Lines of data
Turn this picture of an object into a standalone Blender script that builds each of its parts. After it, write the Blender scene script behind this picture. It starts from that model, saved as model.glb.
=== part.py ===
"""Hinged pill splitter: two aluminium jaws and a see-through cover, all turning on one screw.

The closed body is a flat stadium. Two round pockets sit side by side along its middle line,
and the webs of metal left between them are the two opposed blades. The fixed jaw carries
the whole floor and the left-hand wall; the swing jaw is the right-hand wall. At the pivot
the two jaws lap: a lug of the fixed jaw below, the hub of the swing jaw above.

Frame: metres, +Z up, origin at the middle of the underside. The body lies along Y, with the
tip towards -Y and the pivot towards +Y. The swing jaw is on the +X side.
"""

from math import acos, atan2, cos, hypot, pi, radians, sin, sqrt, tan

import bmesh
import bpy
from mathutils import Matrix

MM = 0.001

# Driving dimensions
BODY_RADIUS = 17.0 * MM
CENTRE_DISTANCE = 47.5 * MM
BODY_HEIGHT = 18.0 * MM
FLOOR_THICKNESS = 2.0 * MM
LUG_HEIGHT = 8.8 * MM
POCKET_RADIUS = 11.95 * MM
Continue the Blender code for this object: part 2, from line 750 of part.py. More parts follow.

• **What you need to do**
All of the material above needs to be retyped word for word.

• **Task result**
Turn this picture of an object into a standalone Blender script that builds each of its parts. After it, write the Blender scene script behind this picture. It starts from that model, saved as model.glb.
=== part.py ===
"""Hinged pill splitter: two aluminium jaws and a see-through cover, all turning on one screw.

The closed body is a flat stadium. Two round pockets sit side by side along its middle line,
and the webs of metal left between them are the two opposed blades. The fixed jaw carries
the whole floor and the left-hand wall; the swing jaw is the right-hand wall. At the pivot
the two jaws lap: a lug of the fixed jaw below, the hub of the swing jaw above.

Frame: metres, +Z up, origin at the middle of the underside. The body lies along Y, with the
tip towards -Y and the pivot towards +Y. The swing jaw is on the +X side.
"""

from math import acos, atan2, cos, hypot, pi, radians, sin, sqrt, tan

import bmesh
import bpy
from mathutils import Matrix

MM = 0.001

# Driving dimensions
BODY_RADIUS = 17.0 * MM
CENTRE_DISTANCE = 47.5 * MM
BODY_HEIGHT = 18.0 * MM
FLOOR_THICKNESS = 2.0 * MM
LUG_HEIGHT = 8.8 * MM
POCKET_RADIUS = 11.95 * MM
Continue the Blender code for this object: part 2, from line 750 of part.py. More parts follow.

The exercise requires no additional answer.